(Records with modeling code)
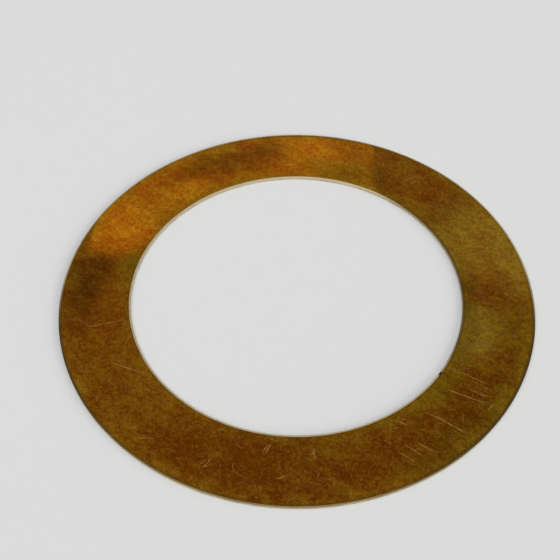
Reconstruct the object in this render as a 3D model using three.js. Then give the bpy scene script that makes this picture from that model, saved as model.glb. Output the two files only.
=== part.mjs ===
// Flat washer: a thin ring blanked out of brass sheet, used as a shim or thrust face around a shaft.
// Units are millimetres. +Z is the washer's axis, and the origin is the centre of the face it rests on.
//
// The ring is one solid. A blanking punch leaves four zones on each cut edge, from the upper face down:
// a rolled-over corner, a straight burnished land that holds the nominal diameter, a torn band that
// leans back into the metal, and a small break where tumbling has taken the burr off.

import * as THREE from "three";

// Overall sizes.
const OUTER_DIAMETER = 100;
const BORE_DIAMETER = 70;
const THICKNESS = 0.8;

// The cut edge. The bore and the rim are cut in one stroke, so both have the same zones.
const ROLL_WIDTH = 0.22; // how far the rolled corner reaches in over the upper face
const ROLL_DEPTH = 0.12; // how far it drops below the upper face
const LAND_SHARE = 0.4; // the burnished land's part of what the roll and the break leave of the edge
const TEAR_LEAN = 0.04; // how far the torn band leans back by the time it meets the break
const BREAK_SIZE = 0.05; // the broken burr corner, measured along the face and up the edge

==

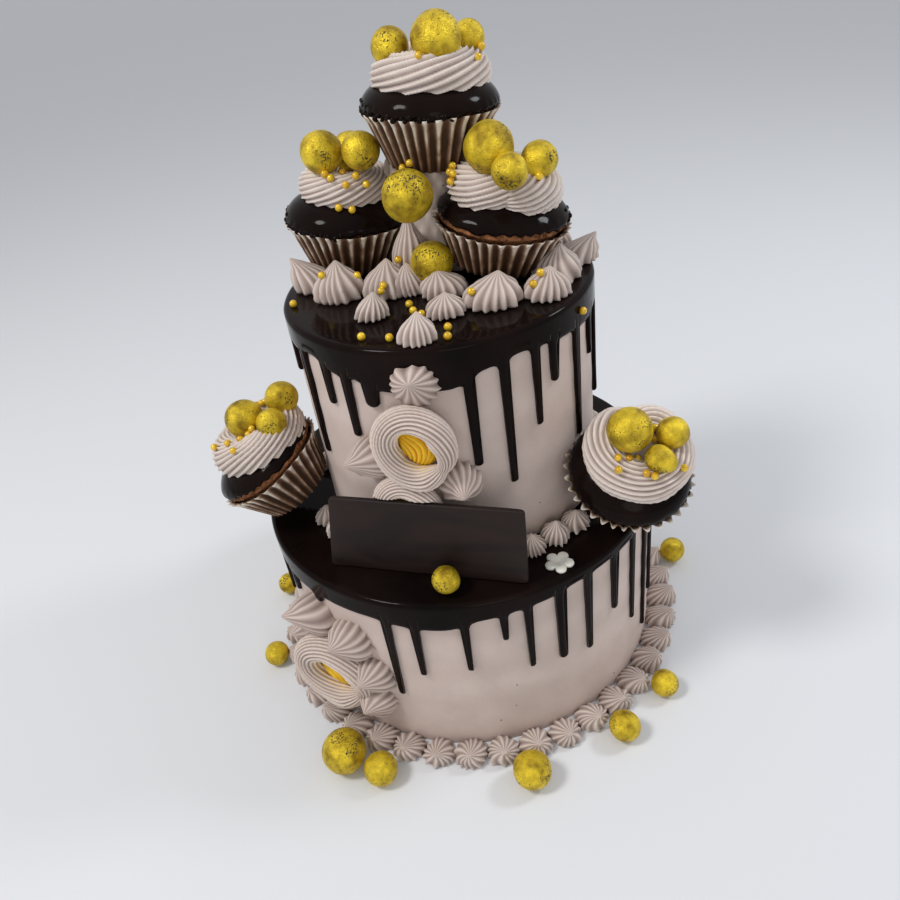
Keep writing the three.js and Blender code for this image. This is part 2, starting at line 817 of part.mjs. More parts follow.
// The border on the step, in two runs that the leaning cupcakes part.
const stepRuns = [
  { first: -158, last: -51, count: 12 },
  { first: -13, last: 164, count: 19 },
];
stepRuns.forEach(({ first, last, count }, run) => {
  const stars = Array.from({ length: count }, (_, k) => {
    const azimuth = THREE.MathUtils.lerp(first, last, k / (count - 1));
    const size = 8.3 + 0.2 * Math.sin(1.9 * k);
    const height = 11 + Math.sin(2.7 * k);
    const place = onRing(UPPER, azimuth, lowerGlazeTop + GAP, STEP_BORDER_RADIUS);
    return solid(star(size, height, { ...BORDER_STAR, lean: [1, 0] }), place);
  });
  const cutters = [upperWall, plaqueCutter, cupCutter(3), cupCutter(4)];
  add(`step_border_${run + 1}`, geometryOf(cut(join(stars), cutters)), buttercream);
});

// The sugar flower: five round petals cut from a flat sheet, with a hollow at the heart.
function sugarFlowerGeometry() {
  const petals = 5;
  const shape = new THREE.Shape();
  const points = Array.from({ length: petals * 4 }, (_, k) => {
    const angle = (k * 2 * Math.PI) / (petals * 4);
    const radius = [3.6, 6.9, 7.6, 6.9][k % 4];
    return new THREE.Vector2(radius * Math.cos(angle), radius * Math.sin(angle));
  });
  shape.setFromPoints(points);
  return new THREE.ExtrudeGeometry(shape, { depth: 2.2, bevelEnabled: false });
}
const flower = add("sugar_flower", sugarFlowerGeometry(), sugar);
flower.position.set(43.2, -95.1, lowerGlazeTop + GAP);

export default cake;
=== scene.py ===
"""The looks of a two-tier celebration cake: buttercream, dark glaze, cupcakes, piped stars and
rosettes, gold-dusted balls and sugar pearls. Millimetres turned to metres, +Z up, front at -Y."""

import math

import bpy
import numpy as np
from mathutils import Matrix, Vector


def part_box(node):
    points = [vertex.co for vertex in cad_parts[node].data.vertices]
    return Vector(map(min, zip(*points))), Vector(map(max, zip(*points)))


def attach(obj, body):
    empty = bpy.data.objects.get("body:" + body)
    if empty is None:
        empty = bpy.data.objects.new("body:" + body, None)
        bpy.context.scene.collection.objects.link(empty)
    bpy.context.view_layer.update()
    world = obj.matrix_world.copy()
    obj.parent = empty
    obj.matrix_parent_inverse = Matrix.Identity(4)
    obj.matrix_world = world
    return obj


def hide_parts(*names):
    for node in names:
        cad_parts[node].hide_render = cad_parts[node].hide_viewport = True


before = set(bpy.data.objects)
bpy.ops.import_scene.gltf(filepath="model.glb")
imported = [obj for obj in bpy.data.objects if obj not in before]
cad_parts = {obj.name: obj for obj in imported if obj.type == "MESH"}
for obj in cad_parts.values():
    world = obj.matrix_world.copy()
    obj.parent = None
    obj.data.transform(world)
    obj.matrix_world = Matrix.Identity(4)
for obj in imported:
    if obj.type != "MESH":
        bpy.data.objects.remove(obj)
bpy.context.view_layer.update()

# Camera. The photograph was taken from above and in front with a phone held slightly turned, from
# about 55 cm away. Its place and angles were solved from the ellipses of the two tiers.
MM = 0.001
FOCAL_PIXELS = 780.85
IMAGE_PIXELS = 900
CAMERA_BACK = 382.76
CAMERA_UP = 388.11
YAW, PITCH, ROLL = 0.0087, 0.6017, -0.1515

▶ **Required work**
The lines to be given again exactly are those from the one containing "Reconstruct the object" up to and including the one containing "const BREAK_SIZE = 0.05;".

▶ **Result of the exercise**
Reconstruct the object in this render as a 3D model using three.js. Then give the bpy scene script that makes this picture from that model, saved as model.glb. Output the two files only.
=== part.mjs ===
// Flat washer: a thin ring blanked out of brass sheet, used as a shim or thrust face around a shaft.
// Units are millimetres. +Z is the washer's axis, and the origin is the centre of the face it rests on.
//
// The ring is one solid. A blanking punch leaves four zones on each cut edge, from the upper face down:
// a rolled-over corner, a straight burnished land that holds the nominal diameter, a torn band that
// leans back into the metal, and a small break where tumbling has taken the burr off.

import * as THREE from "three";

// Overall sizes.
const OUTER_DIAMETER = 100;
const BORE_DIAMETER = 70;
const THICKNESS = 0.8;

// The cut edge. The bore and the rim are cut in one stroke, so both have the same zones.
const ROLL_WIDTH = 0.22; // how far the rolled corner reaches in over the upper face
const ROLL_DEPTH = 0.12; // how far it drops below the upper face
const LAND_SHARE = 0.4; // the burnished land's part of what the roll and the break leave of the edge
const TEAR_LEAN = 0.04; // how far the torn band leans back by the time it meets the break
const BREAK_SIZE = 0.05; // the broken burr corner, measured along the face and up the edge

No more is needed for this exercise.